Show that the kinetic energy of an object rotating about a fixed axis with angular momentum $\mathit{L}\mathbf{=}\mathit{I}\mathit{w}$ can be written as$\mathit{K}\mathbf{=}\frac{{\mathbf{L}}^{\mathbf{2}}}{\mathbf{2}\mathbf{I}}$ .

Short answer

It is proved that the kinetic energy of an object rotating about a fixed axis with angular momentum $L=I\omega$ can be written as $K=\frac{L^2}{2I}$.

Step-by-step solution

Step 1:

The angular momentum is the amount of rotation of the body, which is the product of its inertia time and angular velocity.

Step 2:

Angular momentum

$L=I\omega$

Here, I is the moment of inertia and $\omega$ is the angular velocity.

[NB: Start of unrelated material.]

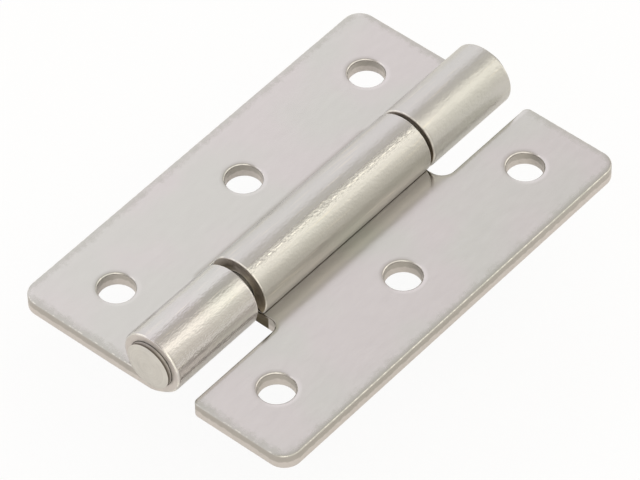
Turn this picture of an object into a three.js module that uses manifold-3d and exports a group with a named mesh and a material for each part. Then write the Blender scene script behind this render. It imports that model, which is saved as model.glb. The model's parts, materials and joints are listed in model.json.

As rotational kinetic energy of an object is,

$\begin{array}{c}K=\frac{1}{2}I{\omega }^2\\ =\frac{1}{2}\frac{{\left(I\omega \right)}^2}{I}\\ =\frac{L^2}{2I}\end{array}$

Result

Hence, it is proved that the kinetic energy of an object rotating about a fixed axis with angular momentum $L=I\omega$ can be written as $K=\frac{L^2}{2I}$ .